Being able to count music is not just for musicians--dancers, too, require the same ear to be able to fully utilize a piece of music or song to their advantage. Counting rhythm can vary in difficulty because some songs are very syncopated or in strange meters, but in general, if you develop your basic counting skills of whole beats and "and" beats, you will be able to apply your knowledge to any piece of music and perform your dancing at a higher level.

Understand the basics of rhythm. Music is mathematical and everything can be divided into even values. When you have a regular rhythm of a particular value (i.e. 1, 2, 3, 4), the beats in between those beats are the "and" beats and half the value (i.e. 1 and 2 and 3 and 4 and). Furthermore, these "and" beats correspond to transitional movements in dance. While we want to hit our feet and "lines" on the beats, the dancing itself happens in between the beats. An example would be a simple forward walk: if you want to arrive on time, you have to initiate a half a beat or a whole beat ahead of time so that you have sufficient preparation to get there on the beat.

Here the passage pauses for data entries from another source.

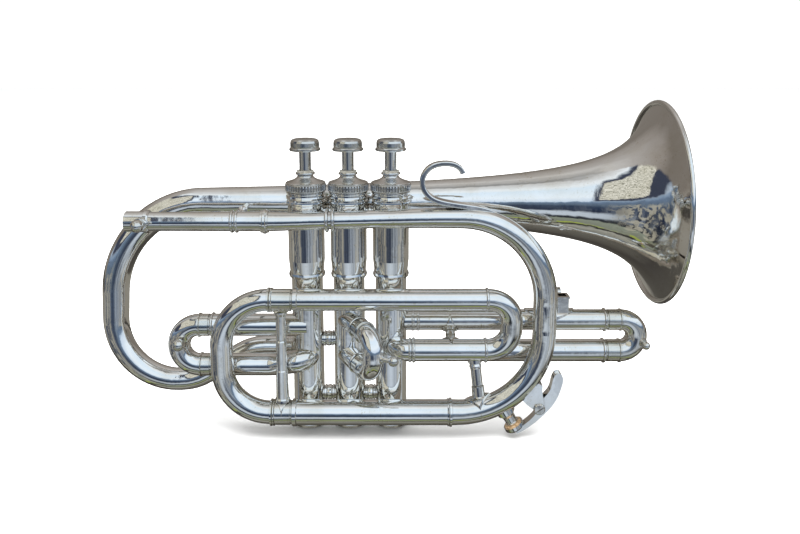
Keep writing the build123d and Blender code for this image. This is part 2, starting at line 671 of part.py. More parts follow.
slide_2_middle_z = (slide_2_upper_z + slide_2_lower_z) / 2
with BuildPart() as slide_2_knob:
    crown = along_slide_2(slide_2_crown, slide_2_middle_z)
    add(pull_knob(Plane(origin=crown.origin, x_dir=(0, 0, 1), z_dir=(0.89, -0.45, 0)), slide_2_radius - 0.1,
                  4.2, 2.85).part)
    with BuildSketch(Plane(origin=crown.origin, x_dir=slide_2_side, z_dir=(0, 0, 1))):
        Circle(slide_2_radius - 0.35)
    extrude(amount=4, both=True, mode=Mode.SUBTRACT)
    add(slide_2_bow_piece.part, mode=Mode.SUBTRACT)
write(slide_2_knob, "second_slide_knob")

# ---- Crossovers and spacers between the casings --------------------------------------------------
upper_spacer_z = 2.5
upper_spacer_outline = [
    (0.0, 0.0), (2.2, 0.0), (2.2, 10.9), (2.8, 11.3), (3.0, 12.1), (2.8, 12.9), (2.2, 13.3),
    (2.2, valve_pitch), (0.0, valve_pitch)]


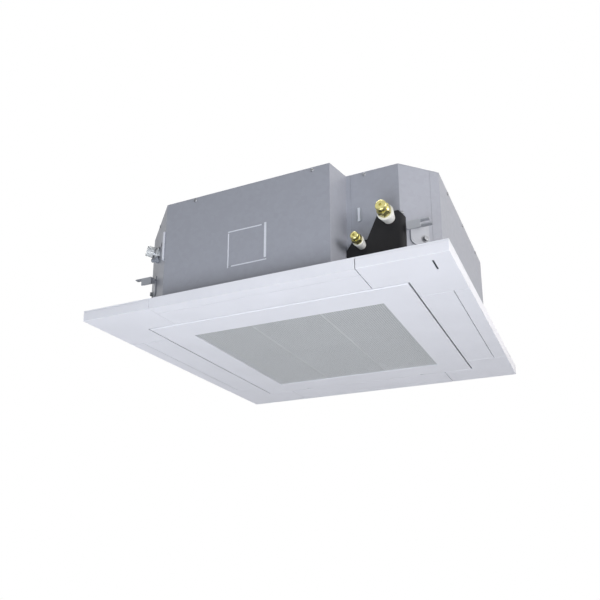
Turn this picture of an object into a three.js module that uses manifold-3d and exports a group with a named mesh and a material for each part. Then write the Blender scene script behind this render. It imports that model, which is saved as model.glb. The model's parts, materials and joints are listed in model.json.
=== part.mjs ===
// Four-way ceiling cassette air conditioner: a steel casing that hangs above the ceiling,
// and a square panel below it with an intake grille in the middle and a louver on each side.
//
// Millimetres, +Z up. The origin is under the middle of the unit, level with the lowest face
// of the intake grille. -Y is the front, the side with the fresh air knock-out. The refrigerant
// pipes leave from the recess at the right end of the front.

import * as THREE from "three";
import { mergeVertices } from "three/addons/utils/BufferGeometryUtils.js";
import Module from "manifold-3d";

const wasm = await Module();
wasm.setup();

// ---------------------------------------------------------------- driving sizes

// Clearances
const seatGap = 0.3; // between two pieces that rest on each other
const turnGap = 0.3; // round a pin or shaft in its hole
const swingGap = 1; // round a piece that swings or slides past another
const panelReveal = 1.5; // shadow line between neighbouring panel pieces
const grilleReveal = 4; // open joint all round the intake grille

// Ceiling panel
const panelWidth = 950;
const panelDepth = 28; // from the ceiling down to the panel face
const panelWall = 3;
const ceilingFlange = 2;
const cornerCapLength = 204;
const capThickness = 2.5;
const capRimHeight = 24;
const fixingHoleRadius = 4;

// Intake grille, mesh and filter
const grilleWidth = 708;
const grilleDrop = 1; // the grille stands below the panel face
const grilleEase = 1.5; // slant along the grille's outer edge
const grilleHeight = 9;
const grilleWall = 3;
const intakeWidth = 538; // clear opening in the grille frame
const meshLedge = 8;
const meshThickness = 2.5;
const meshRibWidth = 8;
const meshRibSpan = 200; // between the middles of the two ribs
const meshSlotPitch = 22;
const meshBarWidth = 8;
const filterHeight = 7;
const filterBar = 8;
const filterNet = 1;

// Grille hinge and latches
const hookSpan = 400; // between the two hinge hooks
const hookWidth = 10;
const hingePinRadius = 2;
const hingeAxisInset = 4; // from the grille's back edge
const hingeAxisHeight = 5;
const latchSpan = 360;
const latchTravel = 8;
const latchLength = 40;
const latchDepth = 24;
const latchArmWidth = 16;
const latchArmThickness = 2;
const latchPostHeight = 10;
const latchNose = 8;
const latchTabThickness = 2;
const latchTabInset = 0.5; // behind the grille's edge
const latchTabRise = 4.3; // from the grille's face to the tab's slot

// Louvers and their stepper motors
const louverWidth = 80;
const louverEdge = 2;
const louverCrown = 4.5; // thickness at the middle of the blade
const louverAxisInset = 30; // from the louver's inner edge
const louverAxisHeight = 17; // above the panel face
const louverPinRadius = 3;
const louverEarThickness = 3;
const louverEarRadius = 6;
const stepperRadius = 8.6;
const stepperLength = 15;
const stepperSocket = 7;
const stepperFlange = 1.5;
const stepperFlangeWidth = 32;

// Signal window in the front right corner cap
const windowLength = 46;
const windowWidth = 4;
const windowInset = 42; // from the panel's right edge
const windowSetback = 53; // from the panel's front edge to the window's middle
const windowHousingHeight = 12;

// Casing
const casingWidth = 840;
const casingHeight = 288; // above the ceiling
const sheet = 1;
const cornerCut = 149; // leg of the 45 degree corner
const recessDepth = 70;
const recessStart = 208; // where the pipe recess begins, right of the middle
const recessSlant = 15;
const seamFlange = 12; // how far a wall wraps past its corner
const pipeSeam = 86; // along the front right corner, where the right wall begins
const ribDepth = 4;
const ribWidth = 14;
const ribRingRadius = 250;
const spokeRibCount = 8;
const knockoutWidth = 103;
const knockoutHeight = 95;
const knockoutOffset = -30; // left of the middle
const knockoutMiddle = 119; // above the ceiling
const knockoutGap = 0.8;

// Insulation and drain pan
const linerThickness = 8;
const panHeight = 66;
const troughWidth = 46;
const troughDepth = 25;
const ductDepth = 58; // of each outlet, from inside to outside
const ductLength = 530;
const ductInset = 352; // of the outlet's inner side from the middle
const ductWall = 12;

// Bell mouth, fan and motor
const bellThroat = 206;
const bellFlare = 30;
const bellSheet = 2.5;
const bellFlangeRadius = 272;
const bellHeight = 58;
const fanRadius = 245;
const fanHeight = 163;
const fanOverlap = 8; // of the fan's shroud over the bell mouth
const fanInletGap = 6;
const fanSheet = 2.5;
const shroudHeight = 42;
const bladeCount = 7;
const bladeInnerRadius = 150;
const bladeTwist = 0.62; // radians swept between the blade's inner and outer edge
const coneRadius = 118;
const coneDepth = 72;
const hubRadius = 30;
const hubHeight = 30;
const motorRadius = 78;
const motorHeight = 80;
const motorFlangeRadius = 90;
const motorFlange = 7;
const bearingRadius = 14;
const bearingHeight = 8;
const bearingBoss = 20;
const shaftRadius = 6;
const shaftStub = 16; // below the fan's hub
const shaftDepth = 60; // inside the motor
const fanNutSize = 22; // across flats
const fanNutHeight = 10;

// Heat exchanger
const coilWidth = 600; // between the middles of opposite rows
const coilThickness = 38;
const coilCornerRadius = 70;
const coilGap = 110; // from each row's end to the corner where the pipes leave
const endPlate = 2;
const stubCount = 4;
const stubRadius = 4.8;
const stubLength = 12;
const gasHeaderRadius = 9.5;
const liquidHeaderRadius = 6.5;
const headerEnd = 22; // from the header's end to its nearest stub

// Refrigerant pipes
const gasPipeRadius = 7.94;
const gasAcross = 316;
const gasRise = 144; // above the ceiling
const gasSleeveRadius = 14;
const gasCollarRadius = 20;
const gasSleeveLength = 32;
const gasNutSize = 29;
const gasNutHeight = 22;
const gasNoseRadius = 13.5;
const gasNoseLength = 14;
const liquidPipeRadius = 4.76;
const liquidAcross = 247;
const liquidRise = 89;
const liquidSleeveRadius = 10;
const liquidCollarRadius = 14;
const liquidSleeveLength = 28;
const liquidNutSize = 22;
const liquidNutHeight = 17;
const liquidNoseRadius = 10;
const liquidNoseLength = 12;
const pipeBend = 26;
const pipeCoverThickness = 5;
const pipeCoverRim = 3; // of the cover above the pipe sleeves
const pipeCoverWrap = 15; // along the slanted corner
const grommetHeight = 36;
const grommetWidth = 12;
const grommetAcross = 240;
const grommetRise = 174;
const grommetLip = 2;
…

Place the metronome on 60 beats per minute (BPM). This is slow enough to allow you to count "and" beats later on.

Using your hands, clap for every beat and count to 4 repeatedly until you feel confident in keeping that rhythm.

Place your hands between your knees. When you clap, you will hit the whole beats (i.e. 1, 2, 3, 4). When your hands release and separate, they should hit the insides of your legs/knees. These are the between beats, or "ands" (i.e. 1 and 2 and 3 and 4 and). Do this until the rhythm is consistent and you can reproduce it at will.


To verify if you are correct, you can always double the tempo of your metronome. So, for 60 BPM, you can put it up to 120 and see if your "and" counting was the right speed. Try to vary the tempos so that you can master this concept. Most music is faster than 60 BPM.